There are two related concepts of order: the order of an element, and the order of a group.

Element order

Let $g$ be an element of group $G$ . $g$ is said to have finite order iff [what condition?]. We say that the order of $g$ is $k$ iff $k$ is the [something]. We write $| g | = k$ .

If there is no such natural number, $g$ does not have finite order and we write $| g | = \infty$ .

Notation: $e$ is shorthand for $e_{G}$ , the identity element of group $G$ . $g^{n}$ is notation for $g ∙ g ∙ . . . g$ , $g$ composed with itself $n$ times.

Group order

Let $G$ be a group. If $G$ has finite elements, then we say that the order of $G$ is [what?]. We write $| G |$ to denote the order of $G$ . Otherwise, [when the opposite is true], we write $| G | = \infty$ .

4 Lemmas

For a group $G$ and element $g$ , [ $? \leq ?$ ].

Proof. This is vacuously true if $| G | = \infty$ . If $G$ has finite order, then consider $| G | + 1$ powers of $g$ : $g^{0}, g^{1}, g^{2} . . . g^{| G |}$ . All of these powers can't be unique, otherwise $G$ would have more than $| G |$ elements. Let $g^{i} = g^{j}$ be two repeated elements in the sequence (with $i < j$ ).

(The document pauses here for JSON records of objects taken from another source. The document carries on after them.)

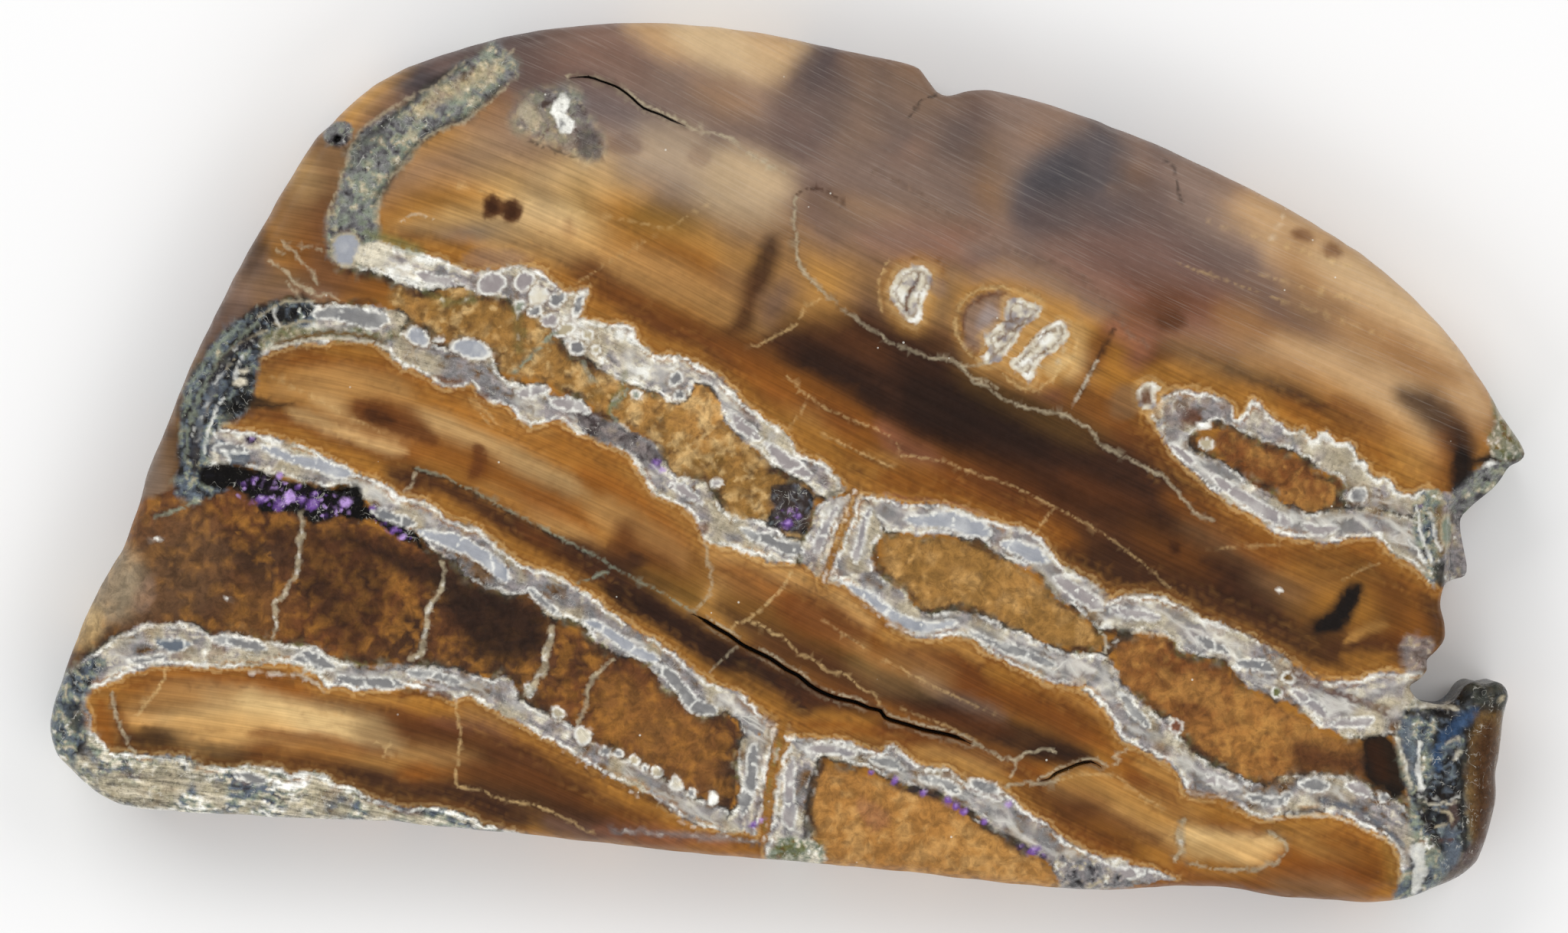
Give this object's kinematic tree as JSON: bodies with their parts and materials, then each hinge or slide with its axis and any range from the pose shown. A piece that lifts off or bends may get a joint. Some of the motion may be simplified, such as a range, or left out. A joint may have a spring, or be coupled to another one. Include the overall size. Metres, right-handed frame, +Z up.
{
  "type": "woolly mammoth tooth slice",
  "caption": "Polished flat slice of a fossil mammoth molar, D-shaped with one straight side and a broken end, showing folded enamel plates",
  "frame": {"origin": "On the resting back face, under the centre of the outline's bounding box", "axes": "+X along the length of the slice towards its broken end, +Y across it towards the arched edge, +Z up out of the polished show face"},
  "size_m": [0.0772, 0.046, 0.007],
  "materials": {
    "polished_tooth": "satin polish over brown fossil dentine, rust cement and white to grey enamel"
  },
  "bodies": {
    "root": {"tooth_slice": "polished_tooth"}
  },
  "joints": []
}
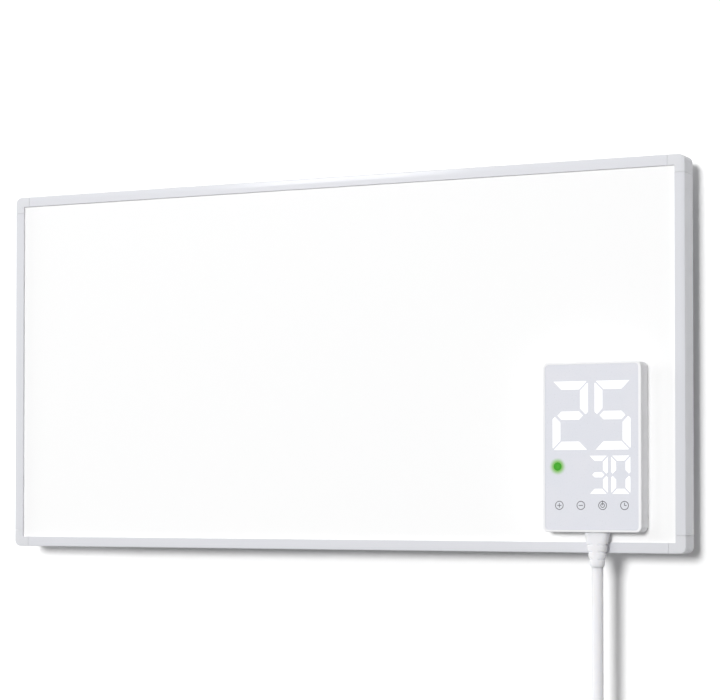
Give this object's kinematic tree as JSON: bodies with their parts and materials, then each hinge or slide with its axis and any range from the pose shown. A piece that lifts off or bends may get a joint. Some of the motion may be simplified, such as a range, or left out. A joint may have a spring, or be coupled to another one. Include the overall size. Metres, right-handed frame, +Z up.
{
  "type": "infrared panel heater",
  "caption": "Flat wall-hung infrared panel heater with a silver frame, a white front plate, a control box with lit digits on its front, and a mains cord with a plug.",
  "frame": {"origin": "centre of the four wall screw holes, on the wall's surface", "axes": "+Z up, +Y into the wall, +X to the right as seen from the front; the front faces -Y"},
  "size_m": [0.6, 0.0532, 0.6385],
  "materials": {
    "anodised_aluminium": "satin anodised",
    "corner_plastic": "moulded, painted silver grey",
    "white_enamel": "smooth white powder coat",
    "pale_seal": "matt",
    "black_seal": "matt",
    "heating_film": "laminated film",
    "copper": "bare strip",
    "mineral_board": "matted fibre",
    "galvanised_steel": "zinc coated sheet",
    "zinc_steel": "bright zinc",
    "grey_rubber": "matt",
    "case_white": "fine spark-eroded texture",
    "face_grey": "satin acrylic",
    "lit_white": "lit diffuser",
    "lamp_green": "lit lens",
    "legend_grey": "printed",
    "display_white": "moulded",
    "board_green": "solder resist",
    "black_plastic": "moulded",
    "capacitor_blue": "moulded",
    "fuse_glass": "clear with metal caps",
    "live_brown": "silicone sleeve",
    "neutral_blue": "silicone sleeve",
    "earth_green": "silicone sleeve",
    "sensor_grey": "sleeve",
    "cord_white": "smooth flexible PVC",
    "tie_grey": "woven hook-and-loop",
    "nickel": "nickel plated",
    "contact_brass": "sprung strip"
  },
  "bodies": {
    "wall_mount": {"wall_bracket_left": "galvanised_steel", "wall_bracket_right": "galvanised_steel", "wall_studs": "zinc_steel"},
    "panel": {"back_cover": "galvanised_steel", "bus_bar_lower": "copper", "bus_bar_upper": "copper", "cable_grommet": "black_seal", "circuit_board": "board_green", "clamp_screws": "zinc_steel", "control_case_screws": "zinc_steel", "control_face": "face_grey", "control_front_shell": "case_white", "control_mounting_screws": "zinc_steel", "control_rear_shell": "case_white", "cord_clamp": "case_white", "cord_coil": "cord_white", "cord_drop": "cord_white", "cord_inner_end": "cord_white", "cord_tail": "cord_white", "cord_tie": "tie_grey", "corner_bottom_left": "corner_plastic", "corner_bottom_right": "corner_plastic", "corner_screws": "zinc_steel", "corner_top_left": "corner_plastic", "corner_top_right": "corner_plastic", "display_module": "display_white", "dropper_capacitor": "capacitor_blue", "earth_terminal": "zinc_steel", "frame_bottom": "anodised_aluminium", "frame_left": "anodised_aluminium", "frame_right": "anodised_aluminium", "frame_top": "anodised_aluminium", "front_plate": "white_enamel", "fuse": "fuse_glass", "hanger_plate_left": "galvanised_steel", "hanger_plate_right": "galvanised_steel", "hanger_rivets": "zinc_steel", "heating_film": "heating_film", "insulation_board": "mineral_board", "key_legends": "legend_grey", "mounting_pad": "black_seal", "plate_seal": "pale_seal", "plug_body": "cord_white", "plug_earth_clips": "contact_brass", "plug_pins": "nickel", "power_lamp": "lamp_green", "power_relay": "black_plastic", "spacer_screws": "zinc_steel", "strain_relief": "cord_white", "temperature_digits": "lit_white", "temperature_sensor": "black_plastic", "terminal_block": "display_white", "thermal_cutout": "black_plastic", "timer_digits": "lit_white", "touch_pads": "black_plastic", "wall_spacers": "grey_rubber", "wire_earth": "earth_green", "wire_live": "live_brown", "wire_neutral": "neutral_blue", "wire_sensor": "sensor_grey"}
  },
  "joints": [
    {"name": "panel_lift", "type": "slide", "parent": "wall_mount", "child": "panel", "axis": [0, 0, 1], "range_m": [0, 0.012]}
  ]
}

Then $g^{j - i}$ must be the identity, and we have $| g | \leq j - i \leq | G |$ .

Let $g$ be an element of a group. If $g^{n} = e$ , then $| g |$ is a [what?] of $n$ .

Aluffi cheats a little in his proof. I think the proof requires an inductive proof. I think it would be worth checking out how the inductive proof is set up.

An immediate consequence of the above lemma is the following corollary:

Let $g$ be an element with finite order, and let $N \in R$ . Then:

[

g^{N} = e ⟺ N is a (what?) of | g |

]

Let $G$ be a group and $g \in G$ be an element of finite order. Then for any $m > 0$ , $g^{m}$ has finite order. Specifically, the order of $g^{m}$ is related to the order of $g$ as follows:

[

| g^{m} | = \frac{lcm (m, | g |)}{?} = \frac{?}{\gcd (m, | g |)} .

]

12.11.2020